● **DATA SHOWN**:
===============
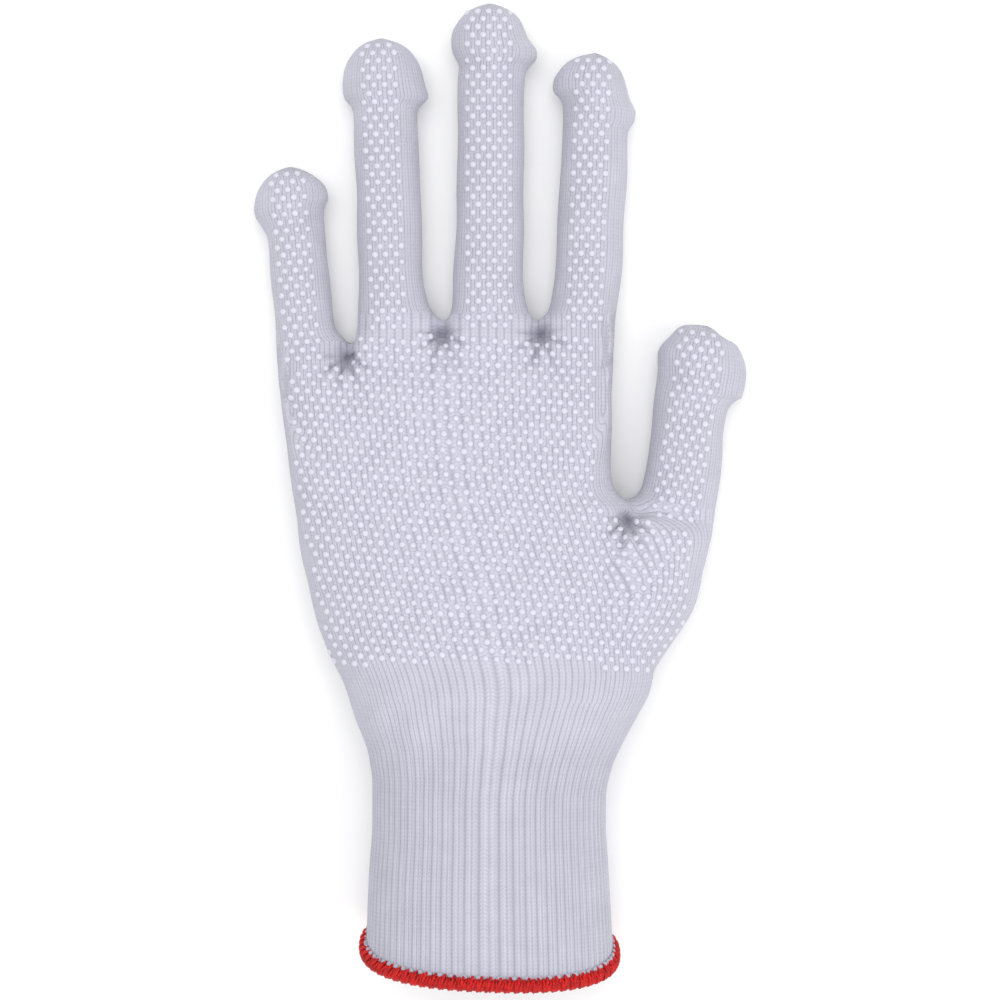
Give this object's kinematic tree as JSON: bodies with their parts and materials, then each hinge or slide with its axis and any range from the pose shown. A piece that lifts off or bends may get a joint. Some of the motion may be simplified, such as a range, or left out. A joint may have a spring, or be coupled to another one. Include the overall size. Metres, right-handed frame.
{
  "type": "cut resistant work glove",
  "caption": "Right-hand seamless knitted cut resistant glove with a raised dotted grip palm, a ribbed cuff and an overlocked red hem; its fingers, thumb and wrist bend.",
  "frame": {"origin": "middle of the glove's length and width, on the surface that its back lies on", "axes": "+Y from wrist to fingertips, +X towards the thumb, +Z out of the dotted palm side"},
  "size_m": [0.1217, 0.2437, 0.0342],
  "materials": {
    "hand_knit": "fine seamless knit of pale lilac-grey cut resistant yarn",
    "rib_knit": "fine 1x1 rib knit of the same yarn, laid in with elastic",
    "pvc_dots": "soft printed PVC dots, satin, almost white",
    "overlock_thread": "red overlock thread, twisted and slightly shiny",
    "elastic_yarn": "covered elastic yarn, off-white"
  },
  "bodies": {
    "hand": {"palm_knit": "hand_knit", "palm_dots": "pvc_dots", "wrist_fold": "hand_knit", "little_root_fold": "hand_knit", "ring_root_fold": "hand_knit", "middle_root_fold": "hand_knit", "index_root_fold": "hand_knit", "thumb_root_fold": "hand_knit"},
    "cuff": {"cuff_knit": "rib_knit", "cuff_elastic_1": "elastic_yarn", "cuff_elastic_2": "elastic_yarn", "cuff_elastic_3": "elastic_yarn", "cuff_elastic_4": "elastic_yarn", "cuff_elastic_5": "elastic_yarn", "cuff_hem": "overlock_thread"},
    "little_proximal": {"little_proximal": "hand_knit", "little_proximal_dots": "pvc_dots", "little_middle_fold": "hand_knit"},
    "little_middle": {"little_middle": "hand_knit", "little_middle_dots": "pvc_dots", "little_tip_fold": "hand_knit"},
    "little_tip": {"little_tip": "hand_knit", "little_tip_dots": "pvc_dots"},
    "ring_proximal": {"ring_proximal": "hand_knit", "ring_proximal_dots": "pvc_dots", "ring_middle_fold": "hand_knit"},
    "ring_middle": {"ring_middle": "hand_knit", "ring_middle_dots": "pvc_dots", "ring_tip_fold": "hand_knit"},
    "ring_tip": {"ring_tip": "hand_knit", "ring_tip_dots": "pvc_dots"},
    "middle_proximal": {"middle_proximal": "hand_knit", "middle_proximal_dots": "pvc_dots", "middle_middle_fold": "hand_knit"},
    "middle_middle": {"middle_middle": "hand_knit", "middle_middle_dots": "pvc_dots", "middle_tip_fold": "hand_knit"},
    "middle_tip": {"middle_tip": "hand_knit", "middle_tip_dots": "pvc_dots"},
    "index_proximal": {"index_proximal": "hand_knit", "index_proximal_dots": "pvc_dots", "index_middle_fold": "hand_knit"},
    "index_middle": {"index_middle": "hand_knit", "index_middle_dots": "pvc_dots", "index_tip_fold": "hand_knit"},
    "index_tip": {"index_tip": "hand_knit", "index_tip_dots": "pvc_dots"},
    "thumb_proximal": {"thumb_proximal": "hand_knit", "thumb_proximal_dots": "pvc_dots", "thumb_tip_fold": "hand_knit"},
    "thumb_tip": {"thumb_tip": "hand_knit", "thumb_tip_dots": "pvc_dots"}
  },
  "joints": [
    {"name": "wrist_bend", "type": "hinge", "parent": "hand", "child": "cuff", "pos_m": [-0.0022, -0.0702, 0.0147], "axis": [-1, 0, 0], "range_deg": [-40, 60], "deforming": ["wrist_fold"]},
    {"name": "little_root_bend", "type": "hinge", "parent": "hand", "child": "little_proximal", "pos_m": [-0.04919, 0.04247, 0.0055], "axis": [0.9959, 0.0905, 0], "range_deg": [0, 70], "deforming": ["little_root_fold"]},
    {"name": "little_middle_bend", "type": "hinge", "parent": "little_proximal", "child": "little_middle", "pos_m": [-0.0505, 0.05691, 0.0055], "axis": [0.9959, 0.0905, 0], "range_deg": [0, 85], "deforming": ["little_middle_fold"]},
    {"name": "little_tip_bend", "type": "hinge", "parent": "little_middle", "child": "little_tip", "pos_m": [-0.05168, 0.06986, 0.0055], "axis": [0.9959, 0.0905, 0], "range_deg": [0, 38.25], "deforming": ["little_tip_fold"]},
    {"name": "ring_root_bend", "type": "hinge", "parent": "hand", "child": "ring_proximal", "pos_m": [-0.02741, 0.05129, 0.0061], "axis": [0.9993, 0.0369, 0], "range_deg": [0, 70], "deforming": ["ring_root_fold"]},
    {"name": "ring_middle_bend", "type": "hinge", "parent": "ring_proximal", "child": "ring_middle", "pos_m": [-0.02826, 0.07418, 0.0061], "axis": [0.9993, 0.0369, 0], "range_deg": [0, 85], "deforming": ["ring_middle_fold"]},
    {"name": "ring_tip_bend", "type": "hinge", "parent": "ring_middle", "child": "ring_tip", "pos_m": [-0.02901, 0.09456, 0.0061], "axis": [0.9993, 0.0369, 0], "range_deg": [0, 38.25], "deforming": ["ring_tip_fold"]},
    {"name": "middle_root_bend", "type": "hinge", "parent": "hand", "child": "middle_proximal", "pos_m": [-0.00251, 0.0513, 0.0063], "axis": [1, 0.0013, 0], "range_deg": [0, 70], "deforming": ["middle_root_fold"]},
    {"name": "middle_middle_bend", "type": "hinge", "parent": "middle_proximal", "child": "middle_middle", "pos_m": [-0.00254, 0.078, 0.0063], "axis": [1, 0.0013, 0], "range_deg": [0, 85], "deforming": ["middle_middle_fold"]},
    {"name": "middle_tip_bend", "type": "hinge", "parent": "middle_middle", "child": "middle_tip", "pos_m": [-0.00257, 0.101, 0.0063], "axis": [1, 0.0013, 0], "range_deg": [0, 38.25], "deforming": ["middle_tip_fold"]},
    {"name": "index_root_bend", "type": "hinge", "parent": "hand", "child": "index_proximal", "pos_m": [0.02191, 0.05129, 0.0062], "axis": [0.9994, -0.0359, 0], "range_deg": [0, 70], "deforming": ["index_root_fold"]},
    {"name": "index_middle_bend", "type": "hinge", "parent": "index_proximal", "child": "index_middle", "pos_m": [0.02267, 0.07258, 0.0062], "axis": [0.9994, -0.0359, 0], "range_deg": [0, 85], "deforming": ["index_middle_fold"]},
    {"name": "index_tip_bend", "type": "hinge", "parent": "index_middle", "child": "index_tip", "pos_m": [0.02336, 0.09187, 0.0062], "axis": [0.9994, -0.0359, 0], "range_deg": [0, 38.25], "deforming": ["index_tip_fold"]},
    {"name": "thumb_root_bend", "type": "hinge", "parent": "hand", "child": "thumb_proximal", "pos_m": [0.04564, 0.00419, 0.0068], "axis": [0.9884, -0.1516, 0], "range_deg": [0, 55], "deforming": ["thumb_root_fold"]},
    {"name": "thumb_tip_bend", "type": "hinge", "parent": "thumb_proximal", "child": "thumb_tip", "pos_m": [0.04844, 0.02248, 0.0068], "axis": [0.9884, -0.1516, 0], "range_deg": [0, 75], "deforming": ["thumb_tip_fold"]}
  ],
  "couplings": [
    {"joint": "little_tip_bend", "follows": "little_middle_bend", "ratio": 0.45},
    {"joint": "ring_tip_bend", "follows": "ring_middle_bend", "ratio": 0.45},
    {"joint": "middle_tip_bend", "follows": "middle_middle_bend", "ratio": 0.45},
    {"joint": "index_tip_bend", "follows": "index_middle_bend", "ratio": 0.45}
  ]
}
===============
● **WHAT IS NEEDED**:
Return each line of the data exactly as written above.

● **ANSWER TO THE EXERCISE**:
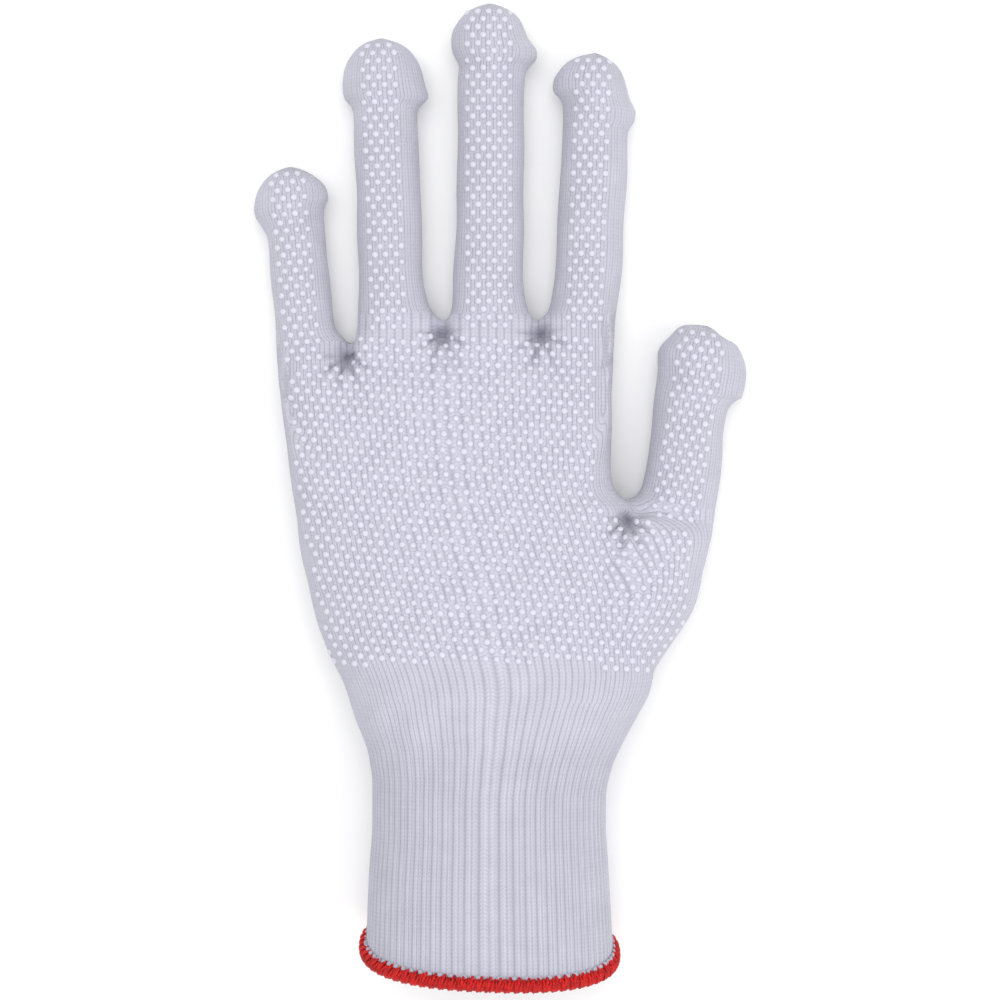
Give this object's kinematic tree as JSON: bodies with their parts and materials, then each hinge or slide with its axis and any range from the pose shown. A piece that lifts off or bends may get a joint. Some of the motion may be simplified, such as a range, or left out. A joint may have a spring, or be coupled to another one. Include the overall size. Metres, right-handed frame.
{
  "type": "cut resistant work glove",
  "caption": "Right-hand seamless knitted cut resistant glove with a raised dotted grip palm, a ribbed cuff and an overlocked red hem; its fingers, thumb and wrist bend.",
  "frame": {"origin": "middle of the glove's length and width, on the surface that its back lies on", "axes": "+Y from wrist to fingertips, +X towards the thumb, +Z out of the dotted palm side"},
  "size_m": [0.1217, 0.2437, 0.0342],
  "materials": {
    "hand_knit": "fine seamless knit of pale lilac-grey cut resistant yarn",
    "rib_knit": "fine 1x1 rib knit of the same yarn, laid in with elastic",
    "pvc_dots": "soft printed PVC dots, satin, almost white",
    "overlock_thread": "red overlock thread, twisted and slightly shiny",
    "elastic_yarn": "covered elastic yarn, off-white"
  },
  "bodies": {
    "hand": {"palm_knit": "hand_knit", "palm_dots": "pvc_dots", "wrist_fold": "hand_knit", "little_root_fold": "hand_knit", "ring_root_fold": "hand_knit", "middle_root_fold": "hand_knit", "index_root_fold": "hand_knit", "thumb_root_fold": "hand_knit"},
    "cuff": {"cuff_knit": "rib_knit", "cuff_elastic_1": "elastic_yarn", "cuff_elastic_2": "elastic_yarn", "cuff_elastic_3": "elastic_yarn", "cuff_elastic_4": "elastic_yarn", "cuff_elastic_5": "elastic_yarn", "cuff_hem": "overlock_thread"},
    "little_proximal": {"little_proximal": "hand_knit", "little_proximal_dots": "pvc_dots", "little_middle_fold": "hand_knit"},
    "little_middle": {"little_middle": "hand_knit", "little_middle_dots": "pvc_dots", "little_tip_fold": "hand_knit"},
    "little_tip": {"little_tip": "hand_knit", "little_tip_dots": "pvc_dots"},
    "ring_proximal": {"ring_proximal": "hand_knit", "ring_proximal_dots": "pvc_dots", "ring_middle_fold": "hand_knit"},
    "ring_middle": {"ring_middle": "hand_knit", "ring_middle_dots": "pvc_dots", "ring_tip_fold": "hand_knit"},
    "ring_tip": {"ring_tip": "hand_knit", "ring_tip_dots": "pvc_dots"},
    "middle_proximal": {"middle_proximal": "hand_knit", "middle_proximal_dots": "pvc_dots", "middle_middle_fold": "hand_knit"},
    "middle_middle": {"middle_middle": "hand_knit", "middle_middle_dots": "pvc_dots", "middle_tip_fold": "hand_knit"},
    "middle_tip": {"middle_tip": "hand_knit", "middle_tip_dots": "pvc_dots"},
    "index_proximal": {"index_proximal": "hand_knit", "index_proximal_dots": "pvc_dots", "index_middle_fold": "hand_knit"},
    "index_middle": {"index_middle": "hand_knit", "index_middle_dots": "pvc_dots", "index_tip_fold": "hand_knit"},
    "index_tip": {"index_tip": "hand_knit", "index_tip_dots": "pvc_dots"},
    "thumb_proximal": {"thumb_proximal": "hand_knit", "thumb_proximal_dots": "pvc_dots", "thumb_tip_fold": "hand_knit"},
    "thumb_tip": {"thumb_tip": "hand_knit", "thumb_tip_dots": "pvc_dots"}
  },
  "joints": [
    {"name": "wrist_bend", "type": "hinge", "parent": "hand", "child": "cuff", "pos_m": [-0.0022, -0.0702, 0.0147], "axis": [-1, 0, 0], "range_deg": [-40, 60], "deforming": ["wrist_fold"]},
    {"name": "little_root_bend", "type": "hinge", "parent": "hand", "child": "little_proximal", "pos_m": [-0.04919, 0.04247, 0.0055], "axis": [0.9959, 0.0905, 0], "range_deg": [0, 70], "deforming": ["little_root_fold"]},
    {"name": "little_middle_bend", "type": "hinge", "parent": "little_proximal", "child": "little_middle", "pos_m": [-0.0505, 0.05691, 0.0055], "axis": [0.9959, 0.0905, 0], "range_deg": [0, 85], "deforming": ["little_middle_fold"]},
    {"name": "little_tip_bend", "type": "hinge", "parent": "little_middle", "child": "little_tip", "pos_m": [-0.05168, 0.06986, 0.0055], "axis": [0.9959, 0.0905, 0], "range_deg": [0, 38.25], "deforming": ["little_tip_fold"]},
    {"name": "ring_root_bend", "type": "hinge", "parent": "hand", "child": "ring_proximal", "pos_m": [-0.02741, 0.05129, 0.0061], "axis": [0.9993, 0.0369, 0], "range_deg": [0, 70], "deforming": ["ring_root_fold"]},
    {"name": "ring_middle_bend", "type": "hinge", "parent": "ring_proximal", "child": "ring_middle", "pos_m": [-0.02826, 0.07418, 0.0061], "axis": [0.9993, 0.0369, 0], "range_deg": [0, 85], "deforming": ["ring_middle_fold"]},
    {"name": "ring_tip_bend", "type": "hinge", "parent": "ring_middle", "child": "ring_tip", "pos_m": [-0.02901, 0.09456, 0.0061], "axis": [0.9993, 0.0369, 0], "range_deg": [0, 38.25], "deforming": ["ring_tip_fold"]},
    {"name": "middle_root_bend", "type": "hinge", "parent": "hand", "child": "middle_proximal", "pos_m": [-0.00251, 0.0513, 0.0063], "axis": [1, 0.0013, 0], "range_deg": [0, 70], "deforming": ["middle_root_fold"]},
    {"name": "middle_middle_bend", "type": "hinge", "parent": "middle_proximal", "child": "middle_middle", "pos_m": [-0.00254, 0.078, 0.0063], "axis": [1, 0.0013, 0], "range_deg": [0, 85], "deforming": ["middle_middle_fold"]},
    {"name": "middle_tip_bend", "type": "hinge", "parent": "middle_middle", "child": "middle_tip", "pos_m": [-0.00257, 0.101, 0.0063], "axis": [1, 0.0013, 0], "range_deg": [0, 38.25], "deforming": ["middle_tip_fold"]},
    {"name": "index_root_bend", "type": "hinge", "parent": "hand", "child": "index_proximal", "pos_m": [0.02191, 0.05129, 0.0062], "axis": [0.9994, -0.0359, 0], "range_deg": [0, 70], "deforming": ["index_root_fold"]},
    {"name": "index_middle_bend", "type": "hinge", "parent": "index_proximal", "child": "index_middle", "pos_m": [0.02267, 0.07258, 0.0062], "axis": [0.9994, -0.0359, 0], "range_deg": [0, 85], "deforming": ["index_middle_fold"]},
    {"name": "index_tip_bend", "type": "hinge", "parent": "index_middle", "child": "index_tip", "pos_m": [0.02336, 0.09187, 0.0062], "axis": [0.9994, -0.0359, 0], "range_deg": [0, 38.25], "deforming": ["index_tip_fold"]},
    {"name": "thumb_root_bend", "type": "hinge", "parent": "hand", "child": "thumb_proximal", "pos_m": [0.04564, 0.00419, 0.0068], "axis": [0.9884, -0.1516, 0], "range_deg": [0, 55], "deforming": ["thumb_root_fold"]},
    {"name": "thumb_tip_bend", "type": "hinge", "parent": "thumb_proximal", "child": "thumb_tip", "pos_m": [0.04844, 0.02248, 0.0068], "axis": [0.9884, -0.1516, 0], "range_deg": [0, 75], "deforming": ["thumb_tip_fold"]}
  ],
  "couplings": [
    {"joint": "little_tip_bend", "follows": "little_middle_bend", "ratio": 0.45},
    {"joint": "ring_tip_bend", "follows": "ring_middle_bend", "ratio": 0.45},
    {"joint": "middle_tip_bend", "follows": "middle_middle_bend", "ratio": 0.45},
    {"joint": "index_tip_bend", "follows": "index_middle_bend", "ratio": 0.45}
  ]
}